J’aimerais, le moment venu, avoir ce laps de lucidité qui me permettrait de solliciter le pardon de Dieu et celui de mes frères en humanité, en même temps que de pardonner de tout coeur à qui m’aurait atteint. Je ne saurais souhaiter une telle mort, il me parait important de le professer. Je ne vois pas, en effet, comment je pourrais me réjouir que ce peuple que j’aime soit indistinctement accusé de mon meurtre. C’est trop cher payé ce que l’on appellera, peut-être, "la grâce du martyre" que de le devoir à un algérien quel qu’il soit, surtout s’il dit agir en fidélité à ce qu’il croit être l’islam. Je sais le mépris dont on a pu entourer les algériens pris globalement.

Je sais aussi les caricatures de l’islam qu’encourage un certain islamisme. Il est trop facile de se donner bonne conscience en identifiant cette voie religieuse avec les intégrismes de ses extrémistes. L’Algérie et l’Islam, pour moi, c’est autre chose, c’est un corps et une âme. Je l’ai assez proclamé, je crois, au vu et au su de ce que j’en ai reçu, y retrouvant si souvent ce droit fil conducteur de l’Evangile appris aux genoux de ma mère, ma toute première Eglise, précisément en Algérie, et, déjà, dans le respect des croyants musulmans.

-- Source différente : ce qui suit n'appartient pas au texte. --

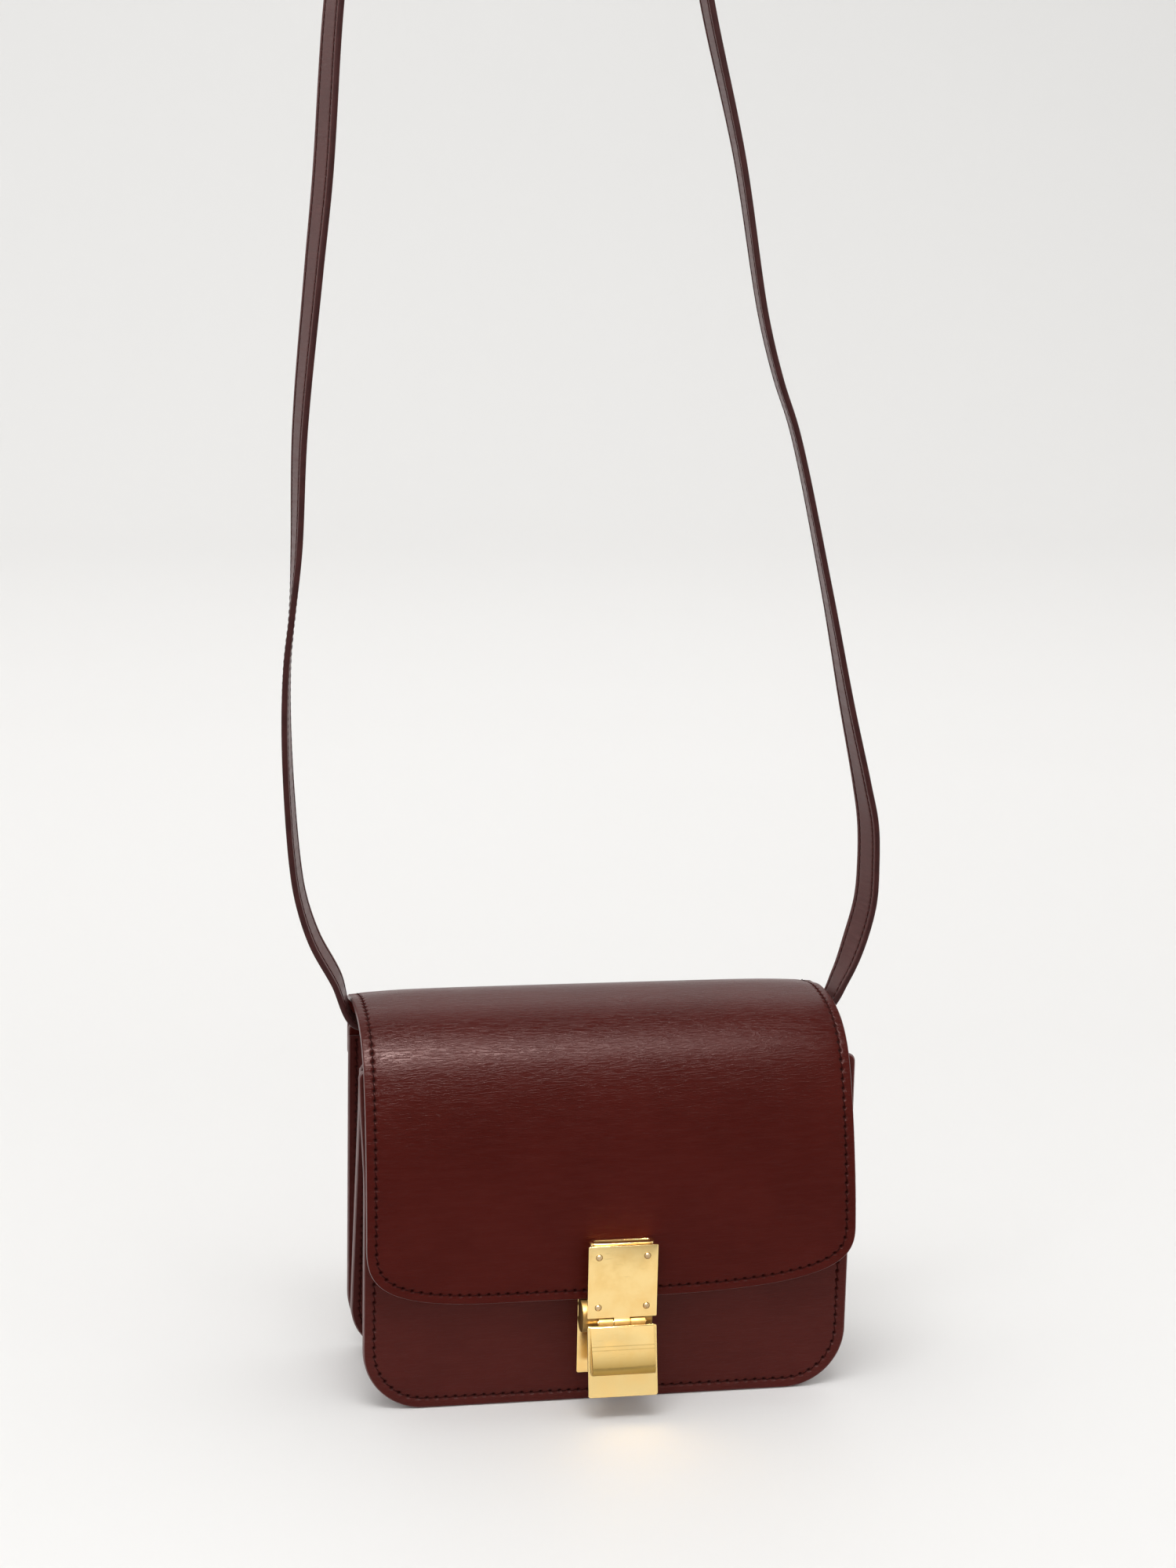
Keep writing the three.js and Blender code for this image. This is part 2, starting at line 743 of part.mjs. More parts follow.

Ma mort, évidemment, paraîtra donner raison à ceux qui m’ont rapidement traité de naïf ou d’idéaliste : "Qu’il dise maintenant ce qu’il en pense !" Mais ceux-là doivent savoir que sera enfin libérée ma plus lancinante curiosité. Voilà que je pourrai, s’il plait à Dieu, plonger mon regard dans celui du Père, pour contempler avec Lui, les enfants de l’Islam tels qu’il les voit, tout illuminés de la Gloire du Christ, fruits de la Passion, investis par le don de l’Esprit, dont la joie secrète sera toujours d’établir la communion et de rétablir la ressemblance, en jouant avec les différences. Cette vie perdue, totalement mienne, et totalement leur, je rends grâce à Dieu qui semble l’avoir voulue tout entière pour cette JOIE-là, envers et malgré tout.

Dans ce MERCI, où tout est dit désormais de ma vie, je vous inclus bien sûr, amis d’hier et d’aujourd’hui, et vous amis d’ici, aux côtés de ma mère et de mon père, de mes sœurs et de mes frères et des leurs, centuple accordé comme il était promis !

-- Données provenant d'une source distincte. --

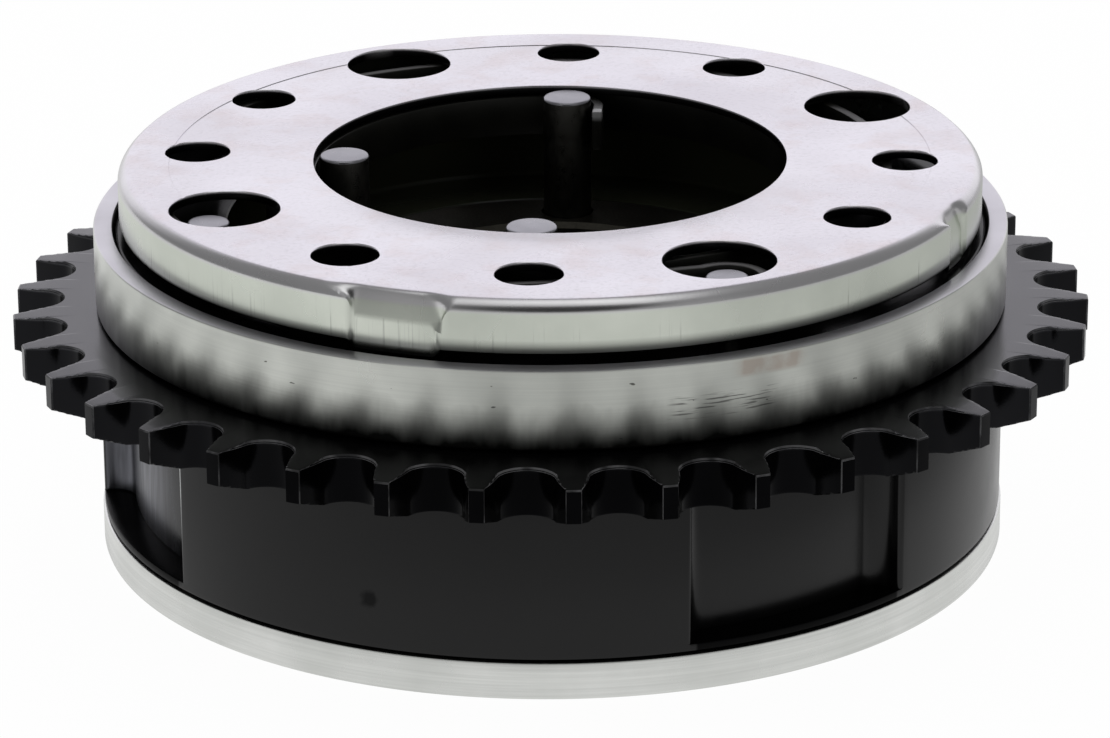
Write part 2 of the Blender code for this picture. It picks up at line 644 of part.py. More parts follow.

Et toi aussi, l’ami de la dernière minute, qui n’auras pas su ce que tu faisais. Oui pour toi aussi, je le veux ce MERCI, et cet "à-Dieu" en-visagé de toi.

Et qu’il nous soit donné de nous retrouver, larrons heureux, en Paradis, s’il plait à Dieu, notre Père à tous deux. Amen."

Christian de Chergé, Tibhirine, décembre 1993.